I stood at my window and nostalgically watche my maple leaves fall one by one to the earth.  Is it our egocentrism that interprets everything in relationship to ourselves?  Is it that personal pain of realizing as each leaf gently sways to settle to the earth we too are past our prime?  The freshness of May, the fullness of August, the richness of September is a memory now.  It is time to bring in the hose and the lawn furniture.  It is time to change the screen door to glass.  It is time to plan for Thanksgiving dinner and hope everyone can come one more time to fill the house with the sounds of children’s laughter.

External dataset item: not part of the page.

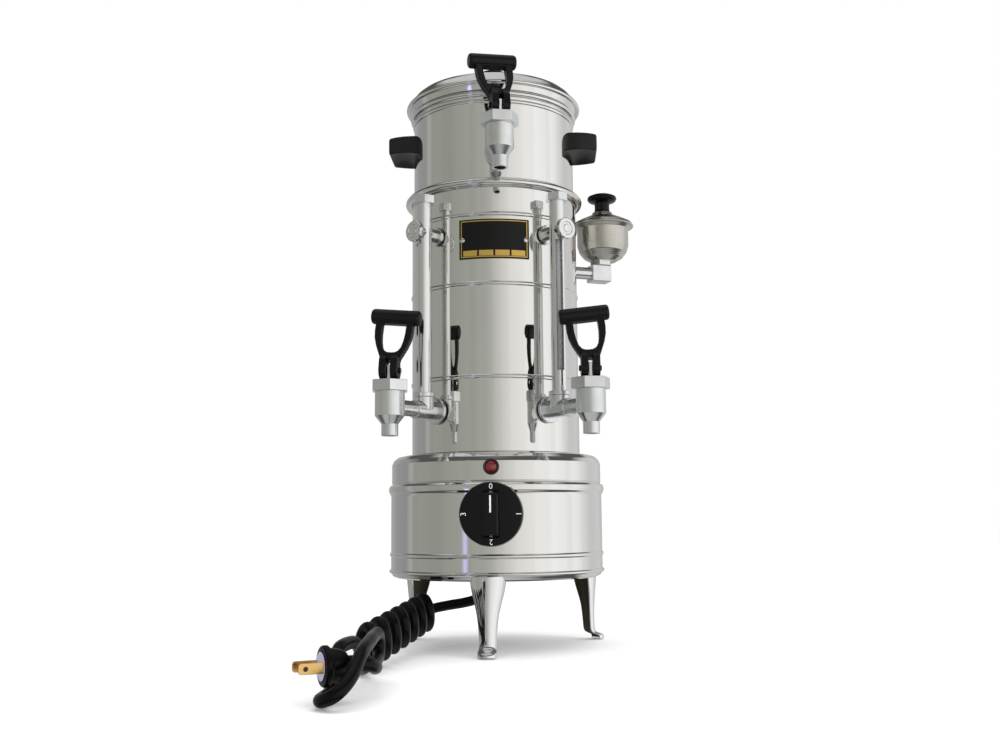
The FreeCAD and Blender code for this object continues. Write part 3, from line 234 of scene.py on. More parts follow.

The morning sun filters through the yellow birch leaves and red maples casting a crimson glow on a man walking his dog down the street.  He is bundled and scarfed to fight off the bite of the crisp morning air.  Does he know he is being watched?  I doubt he knows he is part of a Norman Rockwell painting.  He will most likely return home to get out the rake and harvest his leaves.  If this were 1940 he would put a match to them and fill the neighborhood with the perfume of fall.  It is not 1940 and we shall have to be content with the scratching sound of his rake sliding across his walkway.

It is the week for children to dress up as ballerina dancers, pirates, big league ball players  and come to my door for candy.  I shall open the door and see a host of little people who would not understand what I have just said to you.  But they shall.  They shall.  For that is the progression of the seasons.